A yarn with YIRRAMBOI Blak Critic Bryan Andy (originally published on the Yirramboi Facebook page)
Who your mob? Where you from?
I’m a Yorta Yorta man, born on Boonwurrung country and raised largely at Cummeragunja on the Murray River, my Mother’s country. Going back, my Grandmother is Wiradjuri (central NSW), and my Grandfather’s Mother was Wemba Wemba (south NSW). If I had a decent singing voice I might take a leaf out of Uncle Jimmy Little’s book and sing, ‘I’m a Koori, and I come from Cummeragunja, where my People and my Dreaming all began, some day I know I’ll be returning, like the legend of my tribal boomerang…”. Such a shame I can’t sing.
In three words describe for us your country…
Dhungala Dharnya Woka
Yorta Yorta life-force exists in Dhungala (aka the Murray River) and it is central to our Dreaming stories and our ongoing survival as First Nations people. Yorta Yorta country is home to the world’s largest River Red Gum (Dharnya) forest – now often referred to as the Barmah National Park and Murray Valley National Park. Dharnya is a beautiful hard wood that has an almost silver exterior and a red, blood-like interior. The trees grow to become ancient, stocky, gnarled beings that thrive in wetlands, or through seasonal flooding. The word for ‘land’ in Yorta Yorta is woka.
What made you apply for the YIRRAMBOI Blak Critics Program?
I love the arts. Unlike sport, sport I have never understood. Being Aboriginal always meant having a football flung my way with the expectation I was going to do something ‘magical’ with it. I never did; invariably the football would clock me on the head or bound around me like an enthusiastic pooch wanting to play. But the art has enriched my life in so many ways. Art has allowed me to see beauty, gain insight, understand, celebrate, empathise, laugh, cry, suspend disbelief, see the world, witness magic, create magic. Its a world I’m comfortable in; and I acknowledge it is also a vital forum for our survival as Aboriginal Peoples. Aboriginal Peoples have endured and survived attempted genocide – let’s call a spade a spade – and the arts offers a space where we can own our culture and identity in one long continuum and maintain our agency, authority and voice. There’s something deliciously exciting about that. That’s why I applied to be a Blak Critic, that’s why I am a Blak Critic.
You’ve had a series of workshops with Luke Pearson and Jack Latimore from IndigenousX and Guardian Masterclasses led by Jane Howard (theatre/dance), Luke Buckmaster (film), Kate Hennessy (music), Van Badhamn (critical review & opinion writing) and Miles Martignoni (podcasting), give us an insight into some of the highlights
What’s impressed me most with the masterclasses and mentoring is the generosity of those conducting the sessions.
They know their content, they have lived experience, they’re passionate and there’s a sincerity when they say they want to see our views, opinions and voices in print.

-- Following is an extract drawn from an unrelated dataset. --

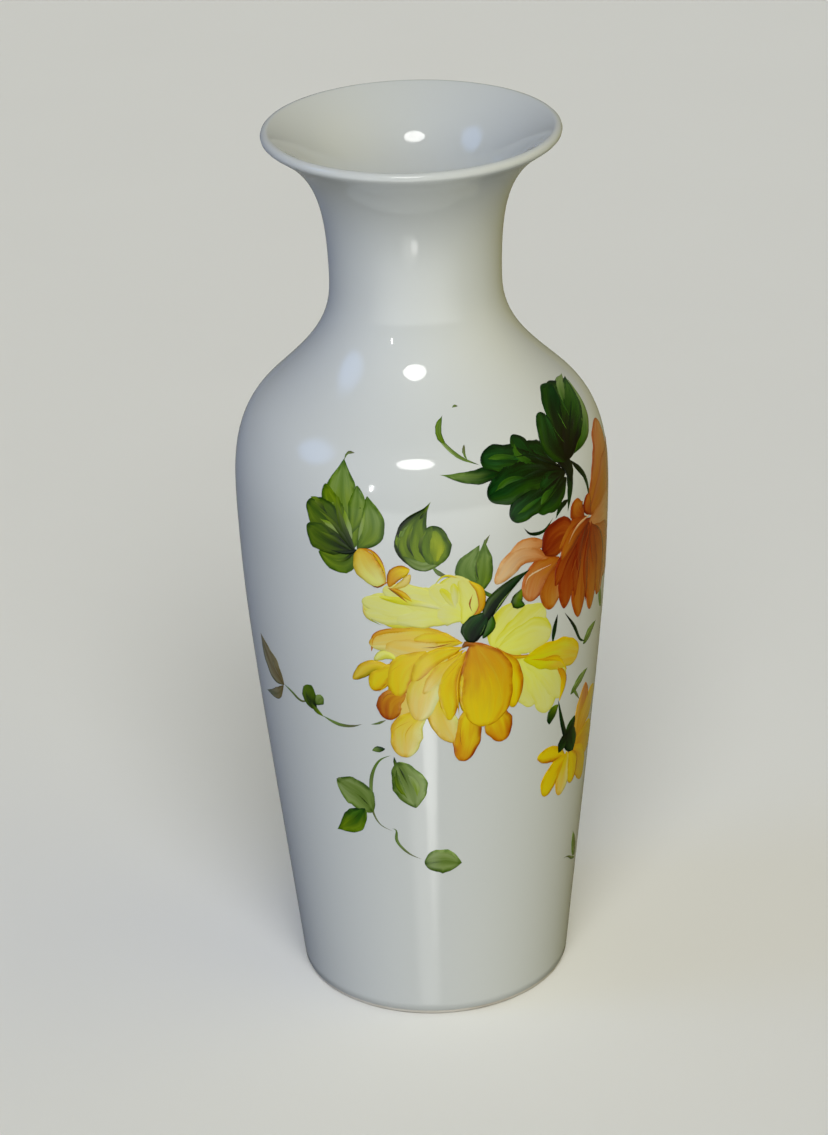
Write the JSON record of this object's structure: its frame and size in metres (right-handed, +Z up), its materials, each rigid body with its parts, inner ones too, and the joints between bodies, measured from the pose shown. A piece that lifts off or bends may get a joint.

I was particularly impressed by Kate Hennessy. She is an exquisite writer, the kind who offers beautifully dense sentences that make you stop, look up from the screen, exhale, and savour the insight. What’s more, she’s proudly feminist and I found that particularly inspiring as a Blak and gay man. What I loved most about her masterclass was she had thought about us as Blak Critics and how we might learn from her teachings, but also how our skill and expertise as Aboriginal people might best be employed. To do this she asked us to review a review she’d written on an Aboriginal musician and the resulting discussion was like witnessing fireworks. We acknowledged the difference between Aboriginal and non-Aboriginal perspectives and the baggage we each have (yep, white mob have baggage too); how the arts can often be seen as a space for both solidarity and division; how the arts was still bound by a non-Indigenous agenda that upheld another imposing paradigm as the benchmark, to the detriment of Aboriginal art & culture in some respects; we discussed Reconciliation and its political and social shortcomings; and the role of Aboriginal artists, multicultural audiences and reviewers in creating a dialogue; we discussed values. All from a simple yet considered exercise that empowered all of us, including Kate.
What about the other participants selected for the workshop, how have you found them?
They’re all forthright, gun-ho and empowering. Discussions are never dull, in fact they’re highly competitive, so much so I have regressed to that primary school tactic of raising my hand in the hope of getting a word in. They’re all thoughtful, enthusiastic, driven, smart, strong, humble; and each and every one of us has tried to draw a laugh out of the rest of the cohort at some point which is proppa Blak and proper beautiful. True.
What do you hope to gain from your involvement in the Blak Critics stream of the YIRRAMBOI Festival?
I feel as though I’ve lost my voice in the past few years, I hope to find it again. That and to see some amazing First Nations arts – YIRRAMBOI is going to be amazing, unlike anything Melbourne has ever seen before – so brace yourselves, prepare, as they say, ‘for a city-wide BLAK OUT’.